Using the listing below, please gather every line containing the word "that".

>>

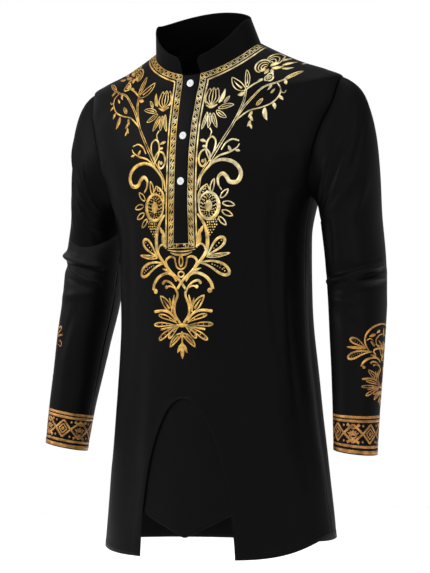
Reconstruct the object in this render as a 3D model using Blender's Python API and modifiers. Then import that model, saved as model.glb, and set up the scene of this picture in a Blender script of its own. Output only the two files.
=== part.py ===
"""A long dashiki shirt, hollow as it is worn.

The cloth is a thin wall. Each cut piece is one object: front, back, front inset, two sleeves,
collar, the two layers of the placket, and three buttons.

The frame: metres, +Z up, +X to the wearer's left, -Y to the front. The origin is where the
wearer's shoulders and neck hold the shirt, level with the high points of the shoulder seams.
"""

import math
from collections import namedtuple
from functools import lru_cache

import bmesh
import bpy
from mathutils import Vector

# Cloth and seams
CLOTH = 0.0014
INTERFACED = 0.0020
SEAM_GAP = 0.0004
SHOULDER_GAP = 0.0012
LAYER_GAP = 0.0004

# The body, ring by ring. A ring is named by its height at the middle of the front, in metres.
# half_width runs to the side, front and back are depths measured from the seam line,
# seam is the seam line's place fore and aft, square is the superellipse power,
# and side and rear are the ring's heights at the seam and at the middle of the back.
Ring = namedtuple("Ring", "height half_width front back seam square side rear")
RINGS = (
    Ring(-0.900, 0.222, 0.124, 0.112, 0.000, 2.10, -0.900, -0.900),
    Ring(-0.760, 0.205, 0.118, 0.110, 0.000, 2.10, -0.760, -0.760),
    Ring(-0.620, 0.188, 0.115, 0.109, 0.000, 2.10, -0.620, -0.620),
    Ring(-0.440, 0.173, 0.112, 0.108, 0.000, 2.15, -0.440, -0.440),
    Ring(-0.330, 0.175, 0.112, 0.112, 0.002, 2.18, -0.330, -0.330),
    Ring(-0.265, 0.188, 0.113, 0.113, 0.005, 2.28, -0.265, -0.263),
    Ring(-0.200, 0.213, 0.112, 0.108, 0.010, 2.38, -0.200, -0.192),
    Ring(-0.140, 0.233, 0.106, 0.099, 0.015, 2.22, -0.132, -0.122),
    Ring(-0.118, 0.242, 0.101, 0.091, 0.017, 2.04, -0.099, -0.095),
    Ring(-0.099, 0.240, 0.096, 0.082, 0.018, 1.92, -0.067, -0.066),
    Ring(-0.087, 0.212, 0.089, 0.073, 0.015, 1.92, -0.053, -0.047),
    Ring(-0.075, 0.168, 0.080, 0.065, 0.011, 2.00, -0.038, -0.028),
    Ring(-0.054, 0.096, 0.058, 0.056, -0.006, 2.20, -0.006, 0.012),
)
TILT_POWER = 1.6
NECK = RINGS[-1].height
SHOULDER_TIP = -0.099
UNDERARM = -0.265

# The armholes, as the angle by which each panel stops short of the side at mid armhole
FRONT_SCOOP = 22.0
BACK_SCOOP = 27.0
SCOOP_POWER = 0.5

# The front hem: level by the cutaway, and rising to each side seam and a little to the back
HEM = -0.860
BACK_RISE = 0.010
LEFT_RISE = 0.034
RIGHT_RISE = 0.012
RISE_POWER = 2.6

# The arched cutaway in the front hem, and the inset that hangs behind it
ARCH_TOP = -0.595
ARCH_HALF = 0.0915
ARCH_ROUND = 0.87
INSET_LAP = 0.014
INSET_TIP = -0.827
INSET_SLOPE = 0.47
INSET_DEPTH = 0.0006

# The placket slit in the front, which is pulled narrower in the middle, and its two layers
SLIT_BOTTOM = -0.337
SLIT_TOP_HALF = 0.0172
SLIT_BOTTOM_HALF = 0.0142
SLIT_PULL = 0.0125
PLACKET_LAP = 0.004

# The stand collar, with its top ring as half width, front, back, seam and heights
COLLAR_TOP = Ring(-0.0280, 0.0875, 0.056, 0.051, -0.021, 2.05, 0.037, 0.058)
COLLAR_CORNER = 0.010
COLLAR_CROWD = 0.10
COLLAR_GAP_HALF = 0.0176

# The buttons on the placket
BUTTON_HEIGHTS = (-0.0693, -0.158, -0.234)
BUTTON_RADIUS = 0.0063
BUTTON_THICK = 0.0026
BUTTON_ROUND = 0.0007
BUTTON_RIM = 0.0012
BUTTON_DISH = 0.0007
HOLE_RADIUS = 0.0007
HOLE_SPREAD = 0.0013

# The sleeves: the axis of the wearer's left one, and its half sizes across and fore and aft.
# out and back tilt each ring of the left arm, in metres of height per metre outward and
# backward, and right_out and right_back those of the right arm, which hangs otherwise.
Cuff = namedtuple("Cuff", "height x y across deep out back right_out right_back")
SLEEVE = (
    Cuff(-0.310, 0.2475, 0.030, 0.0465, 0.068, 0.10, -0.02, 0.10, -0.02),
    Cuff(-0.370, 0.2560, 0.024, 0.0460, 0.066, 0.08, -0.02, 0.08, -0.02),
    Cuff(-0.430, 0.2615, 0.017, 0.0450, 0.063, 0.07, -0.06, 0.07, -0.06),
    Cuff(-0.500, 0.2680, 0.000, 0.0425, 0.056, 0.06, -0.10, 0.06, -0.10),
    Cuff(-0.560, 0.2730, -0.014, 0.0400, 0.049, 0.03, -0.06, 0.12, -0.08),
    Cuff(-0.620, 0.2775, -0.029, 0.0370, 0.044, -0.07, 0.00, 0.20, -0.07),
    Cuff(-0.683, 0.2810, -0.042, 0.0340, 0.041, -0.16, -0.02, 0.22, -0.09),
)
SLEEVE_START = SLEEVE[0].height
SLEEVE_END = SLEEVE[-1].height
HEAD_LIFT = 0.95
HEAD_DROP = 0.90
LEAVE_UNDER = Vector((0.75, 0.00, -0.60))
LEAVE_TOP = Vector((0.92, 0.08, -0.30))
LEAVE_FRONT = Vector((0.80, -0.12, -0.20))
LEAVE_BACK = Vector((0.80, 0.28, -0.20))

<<

## Final result
Reconstruct the object in this render as a 3D model using Blender's Python API and modifiers. Then import that model, saved as model.glb, and set up the scene of this picture in a Blender script of its own. Output only the two files.
# The arched cutaway in the front hem, and the inset that hangs behind it